Not everybody is prepared to look away from a deeply unpleasant reality. A group of American high school students in the small town of Wilton in the state of Connecticut – a place of less than 20,000 people – in a class working every year on some theater project, decided to consider the war in Iraq. They collected the writings of soldiers who had served in Iraq and of Iraqi civilians, from personal letters, from newspapers reports, and from web sites, including from people who had in the meantime lost their lives or some limbs, and from people who said that they would definitely want to continue to fight in Iraq – mirroring a broad range of opinions, calling it Voices in Conflict.

When the text for this theater performance – only original words of others quoted – was finished, the principal of the high school prohibited the performance.

The result?

“The story subsequently appeared in the New York Times, and the students received thousands of supportive messages – including some from soldiers currently serving in Iraq. Music Theater International recognized the students with its Courage in Theater Award, the first such honor in the organization’s history. Many in the theatrical community also offered to help, including the Fairfield Theater Company in Connecticut, Art Meets Commerce, and the Vineyard Theater, The Public Theater, and the Culture Project, all in New York.”

The students were invited to perform their reflection of reality in a number of highly respected theaters – last week and next week – and there is an ever widening public debate about the realities reflected by individual voices in this work of high school students, which never would have happened, if their work would not have been forbidden.

Not in relation to violence of war and the dramatic loss of thousands of human lives, but in relation to a report by Global Witness about supposedly illegal logging activities in Cambodia, the Cambodian public also experienced some similar dynamics. The fact that the distribution of this report was forbidden by the government resulted in a much stronger interest in this report, which can be read, in both the English and the Khmer language, on the web site of Global Witness on the Internet.
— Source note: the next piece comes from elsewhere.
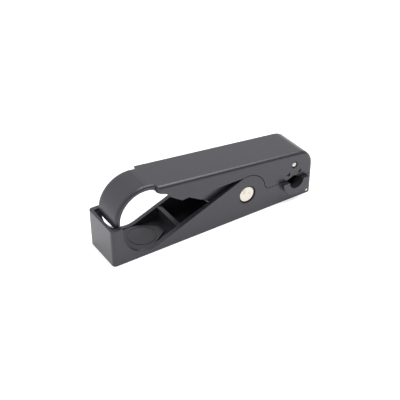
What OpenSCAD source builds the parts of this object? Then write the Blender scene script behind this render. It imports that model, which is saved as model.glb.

And it is no surprise that the Khmer press quoted the German ambassador not only as having said that “the vision for the Cambodian economy is bright” – on the condition that some negative problems come under control: like corruption, illegal logging, and the fact that there is no real separation between the executive, the legislative, and power of the courts. And he subsequently was quoted as having criticized the government for confiscating the Global Witness report, while illegal logging spreads in Cambodia and positions in forestry administration are sold or put up for bid.

The US ambassador was finally quoted – in our Saturday translations – as saying, “I am concerned about illegal logging, corruption, and land grabbing, which are serious problems against which the Cambodian Government should take action…. I believe that it would be better if the Cambodian Government and Global Witness would discuss with each other.”

The massive deaths in Iraq can not be denied, and to look the other way will not contribute to finding a way out of the presently ever increasing violence. Neither will the allegations in the Global Witness report be discarded as not important or wrong, as long as the many details contained in the report are not being publicly investigated and clarified.